Due to the fact that the musical arrangement is so powerful and historically significant, one might be able to give a "pass" to the vocalists if they were not up to par; and yet there is no question that the singing all across "Be My Baby" is equally fantastic.  Though she does not possess what might be considered the "classic" voice of the era, Veronica Bennett is nothing short of hypnotizing throughout her performance on "Be My Baby," and it is this more honest and raw sound that is in many ways superior to the recordings of her peers.  The amount of heartbreak and sorrow that the lyrics suggest are deployed in brilliant fashion at every turn by Bennett, and there is an allure within her "baby doll" voice that once heard, can never be forgotten.  In many ways, it is Bennett's more accessible voice that was surely what helped it catch on with the youth of the time, and it remains one of the greatest "sing along" songs that has ever been recorded.  At every turn, Bennett is able to extract the maximum amount of emotion and tone from the lyrics, and yet one can also make the case that while she may seem to be singing of longing for her man, the words are actually more accurate if one reverses the roles.  That is to say, Phil Spector was one of the authors of the lyrics, and the fact that he would eventually marry Bennett makes it easy to argue that these words were actually about Bennett, making the overall impact of "Be My Baby" even more enjoyable and significant.

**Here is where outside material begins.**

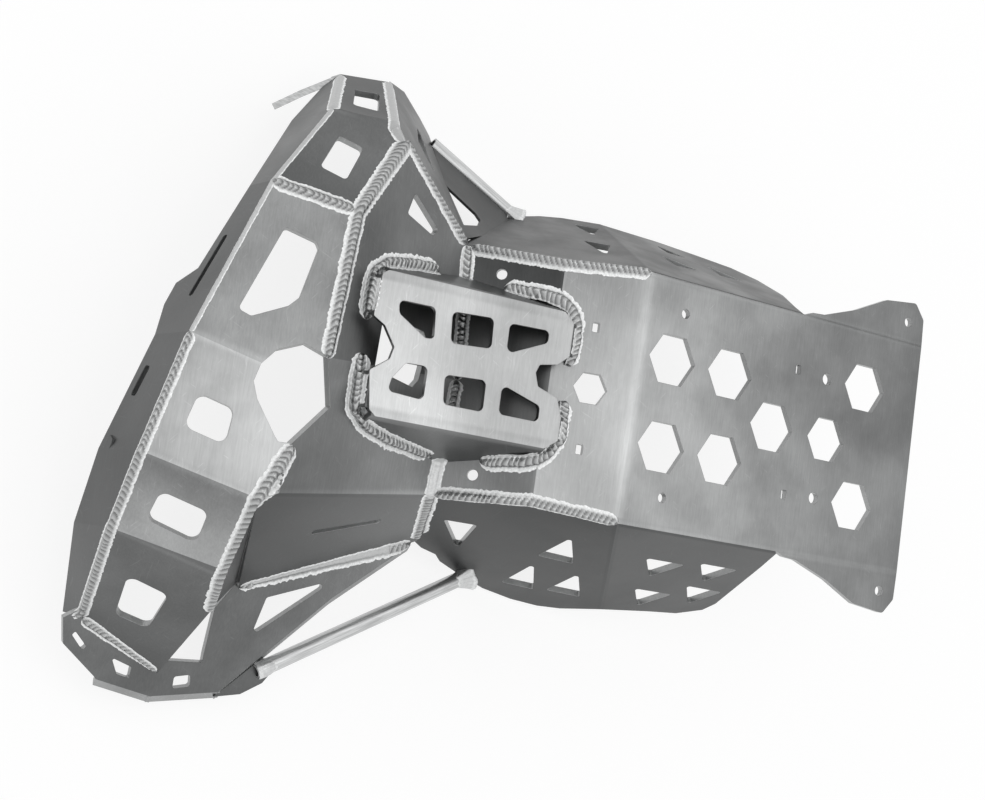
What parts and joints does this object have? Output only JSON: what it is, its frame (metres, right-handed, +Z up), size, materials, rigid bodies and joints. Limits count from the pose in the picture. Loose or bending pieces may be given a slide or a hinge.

Almost instantly upon its release, "Be My Baby" shot all the way up the charts, and as the decades have passed, it remains one of the most endearing and enduring songs of that era.  Even beyond the musical importance of the song, it has been used in countless films and television shows over the years, and "Be My Baby" still finds regular radio airplay to this day.  That fact in itself is enough to cement the songs' place as one of the greatest in history, and yet it is the advances in recording technique that may be the greatest gift of "Be My Baby."  Though it was not the first attempt by Spector at the "wall of sound," there is no question that this song represents the turning point for the approach, as in every way, this is the perfect balance of sound and substance.  It is the way that the vocals play against the musical textures that make the song so far beyond other recordings, and when one combines these elements with the wonderfully sweet sound and style of Bennett's vocals, it turns into absolute musical perfection.  In fact, countless later artists hailed this recording as far beyond all others of the era, with the great Brian Wilson even citing the song as, "the greatest pop record ever made."  This bold statement is easily supported by every aspect of the song, as in everything from the musical arrangement to the vocals to the lyrics, there is simply no other recording that can hold its own when compared to The Ronettes' phenomenal 1963 single, "Be My Baby."